Instruction:
Output all of the data below exactly as given.

Entries:
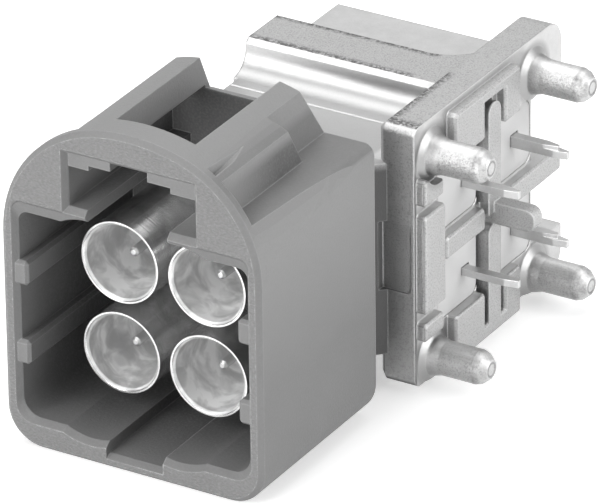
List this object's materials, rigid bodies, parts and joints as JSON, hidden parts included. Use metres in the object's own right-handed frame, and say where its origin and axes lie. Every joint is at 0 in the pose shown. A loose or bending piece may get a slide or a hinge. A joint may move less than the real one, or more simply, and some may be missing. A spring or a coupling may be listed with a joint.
{
  "type": "right-angle pcb connector",
  "caption": "Right-angle coaxial connector for a circuit board: arched plastic shroud with a latch window, bright port tubes, and a cast metal body with solder posts.",
  "frame": {"origin": "centre of the four board posts, in the plane where the casting sits on the board", "axes": "+X out of the board side along the posts, -Y the mating direction of the ports, +Z towards the latch window"},
  "size_m": [0.0172, 0.0267, 0.0171],
  "materials": {
    "shroud_plastic": "grey moulded, finely grained front",
    "cast_zinc": "pale grey zinc casting, grainy",
    "cover_metal": "smooth pale metal",
    "contact_tube": "bright plated",
    "contact_pin": "plated, satin",
    "insulator": "smooth pale"
  },
  "bodies": {
    "root": {"plug_shroud": "shroud_plastic", "shield_body": "cast_zinc", "rear_cover": "cover_metal", "outer_contact_1": "contact_tube", "outer_contact_2": "contact_tube", "outer_contact_3": "contact_tube", "outer_contact_4": "contact_tube", "inner_contact_1": "contact_pin", "inner_contact_2": "contact_pin", "inner_contact_3": "contact_pin", "inner_contact_4": "contact_pin", "front_insulator_1": "insulator", "front_insulator_2": "insulator", "front_insulator_3": "insulator", "front_insulator_4": "insulator", "tail_insulator_1": "insulator", "tail_insulator_2": "insulator", "tail_insulator_3": "insulator", "tail_insulator_4": "insulator"}
  },
  "joints": []
}
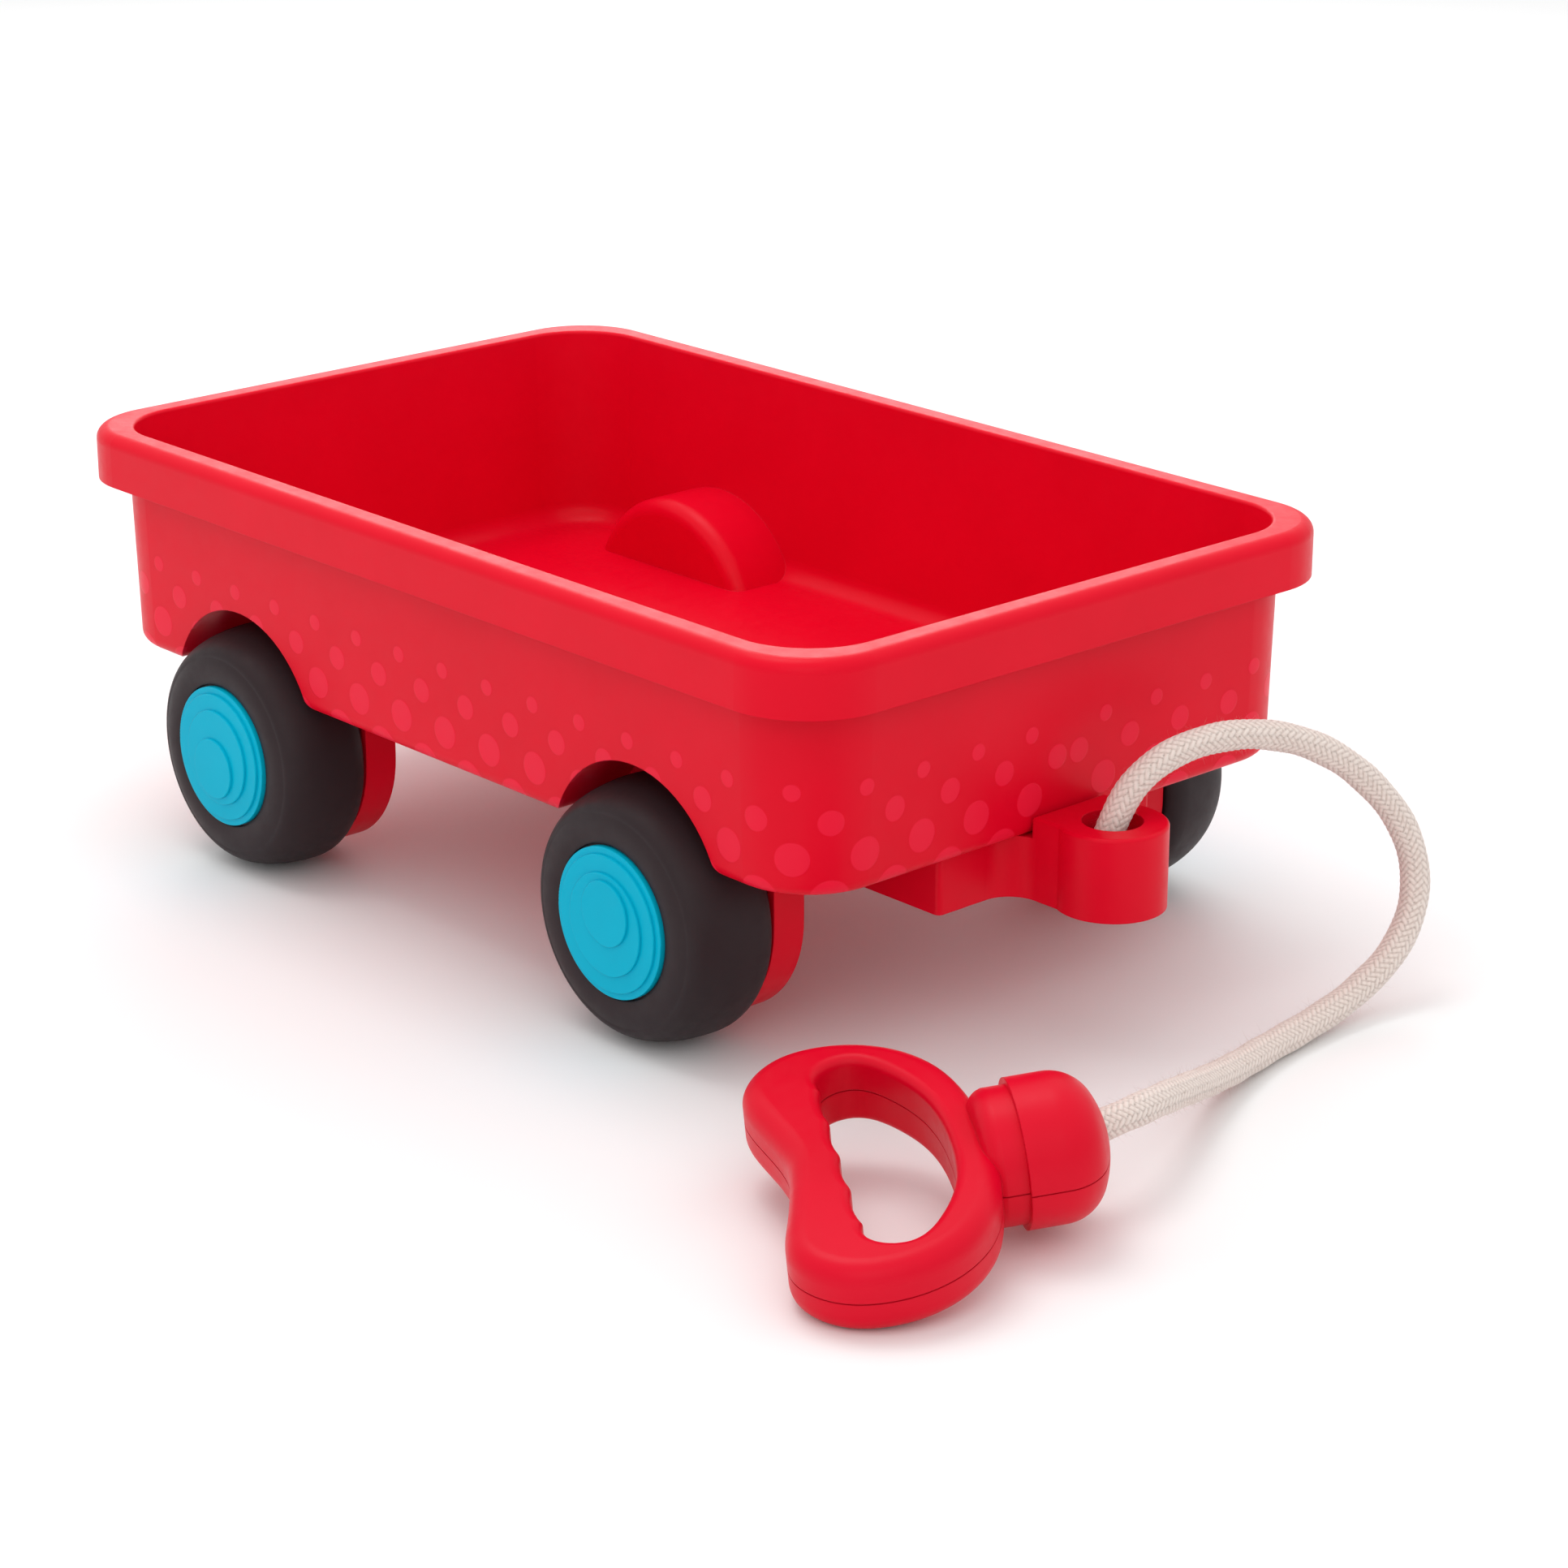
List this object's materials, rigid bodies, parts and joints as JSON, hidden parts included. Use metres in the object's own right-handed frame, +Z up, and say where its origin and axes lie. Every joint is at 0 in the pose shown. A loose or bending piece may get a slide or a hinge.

Solved problem:
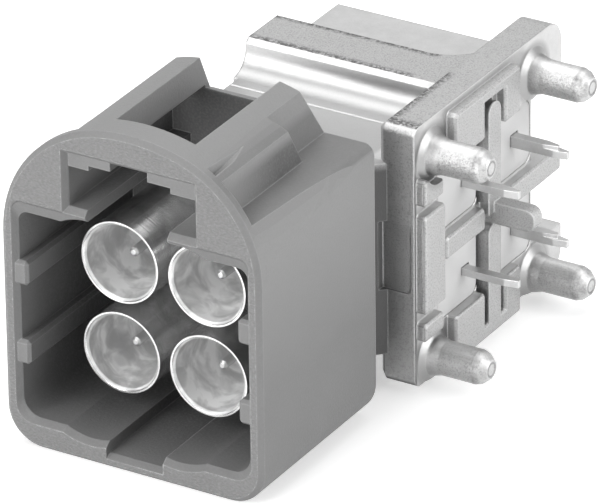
List this object's materials, rigid bodies, parts and joints as JSON, hidden parts included. Use metres in the object's own right-handed frame, and say where its origin and axes lie. Every joint is at 0 in the pose shown. A loose or bending piece may get a slide or a hinge. A joint may move less than the real one, or more simply, and some may be missing. A spring or a coupling may be listed with a joint.
{
  "type": "right-angle pcb connector",
  "caption": "Right-angle coaxial connector for a circuit board: arched plastic shroud with a latch window, bright port tubes, and a cast metal body with solder posts.",
  "frame": {"origin": "centre of the four board posts, in the plane where the casting sits on the board", "axes": "+X out of the board side along the posts, -Y the mating direction of the ports, +Z towards the latch window"},
  "size_m": [0.0172, 0.0267, 0.0171],
  "materials": {
    "shroud_plastic": "grey moulded, finely grained front",
    "cast_zinc": "pale grey zinc casting, grainy",
    "cover_metal": "smooth pale metal",
    "contact_tube": "bright plated",
    "contact_pin": "plated, satin",
    "insulator": "smooth pale"
  },
  "bodies": {
    "root": {"plug_shroud": "shroud_plastic", "shield_body": "cast_zinc", "rear_cover": "cover_metal", "outer_contact_1": "contact_tube", "outer_contact_2": "contact_tube", "outer_contact_3": "contact_tube", "outer_contact_4": "contact_tube", "inner_contact_1": "contact_pin", "inner_contact_2": "contact_pin", "inner_contact_3": "contact_pin", "inner_contact_4": "contact_pin", "front_insulator_1": "insulator", "front_insulator_2": "insulator", "front_insulator_3": "insulator", "front_insulator_4": "insulator", "tail_insulator_1": "insulator", "tail_insulator_2": "insulator", "tail_insulator_3": "insulator", "tail_insulator_4": "insulator"}
  },
  "joints": []
}
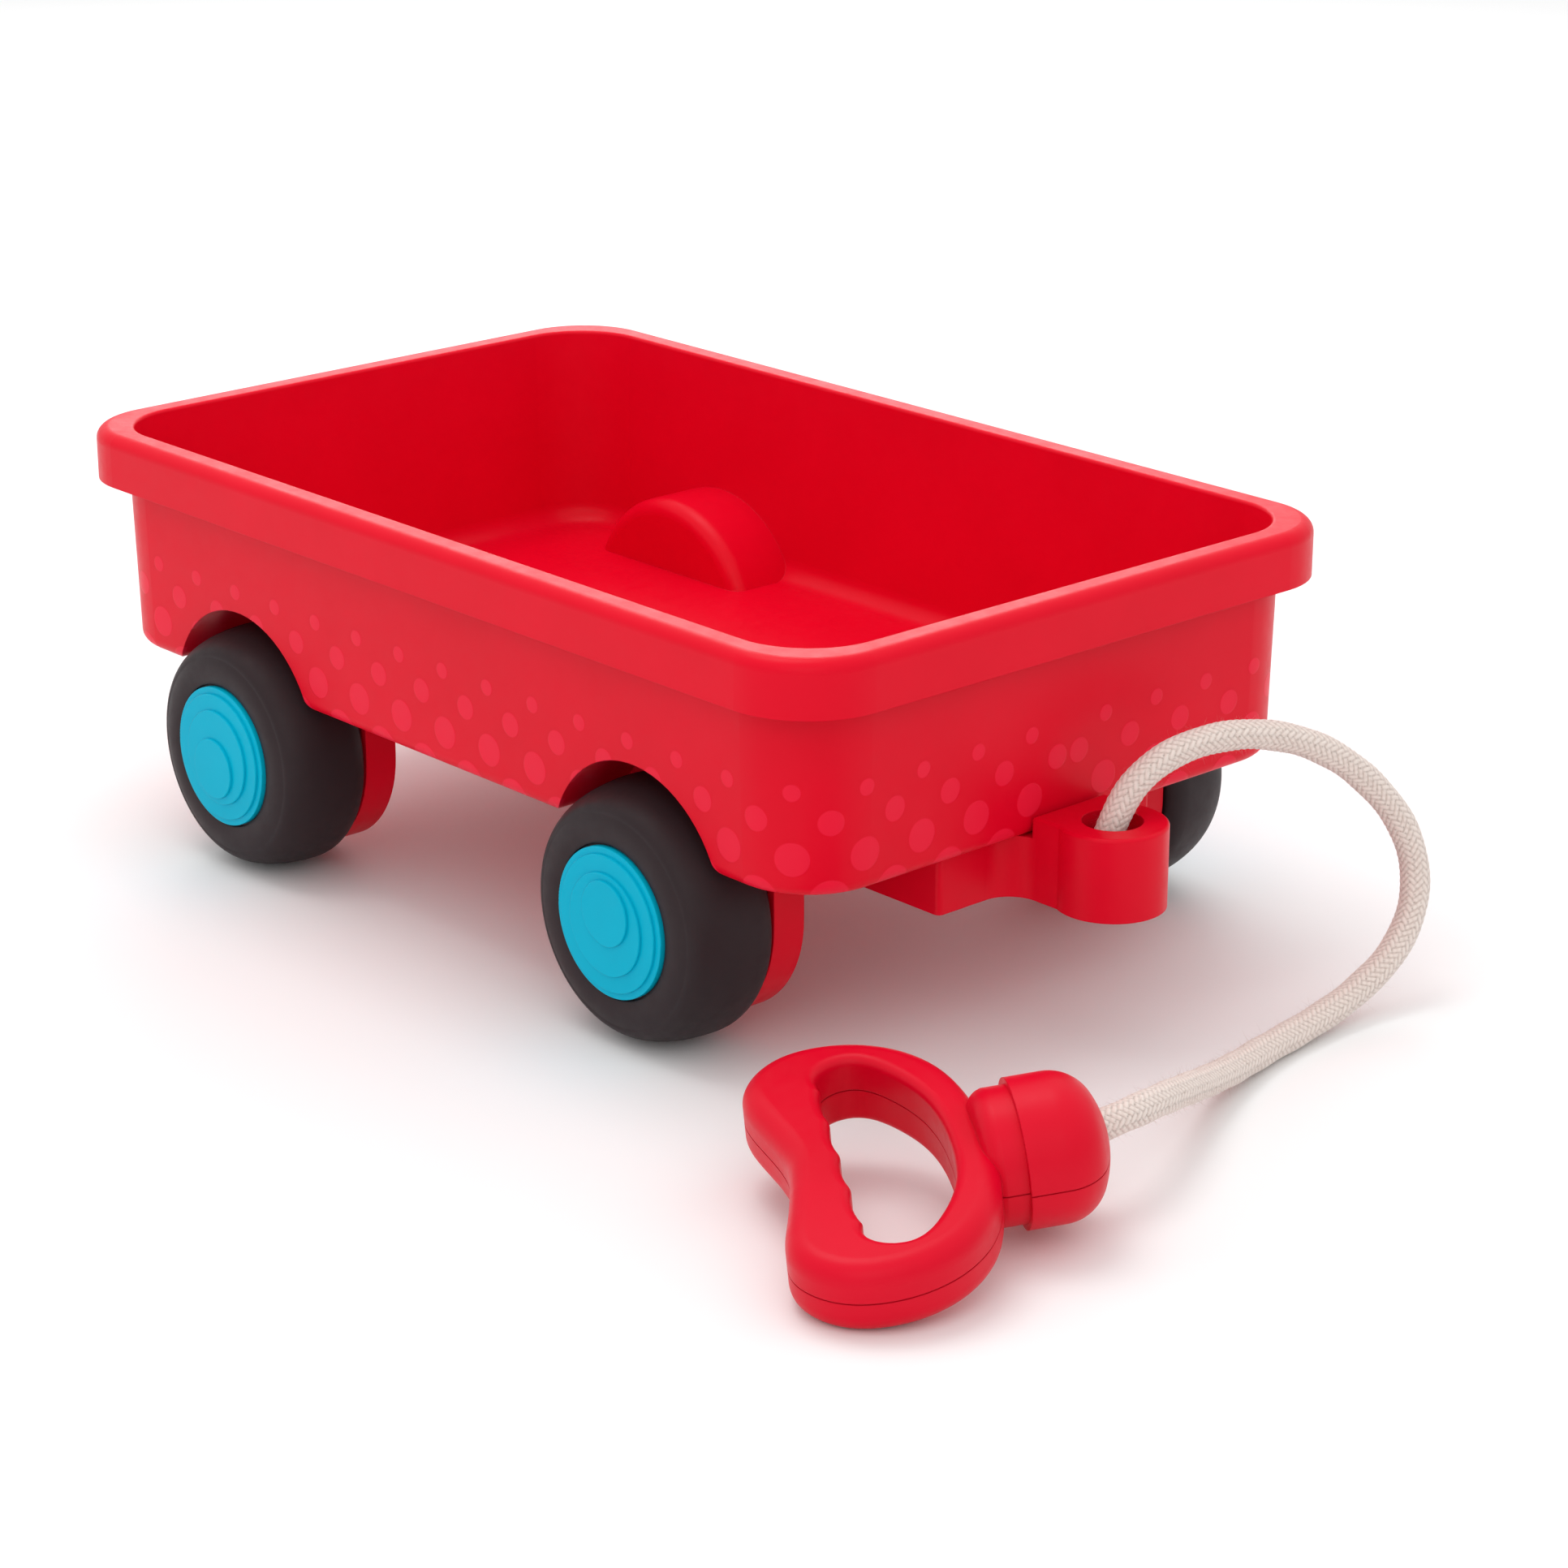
List this object's materials, rigid bodies, parts and joints as JSON, hidden parts included. Use metres in the object's own right-handed frame, +Z up, and say where its origin and axes lie. Every joint is at 0 in the pose shown. A loose or bending piece may get a slide or a hinge.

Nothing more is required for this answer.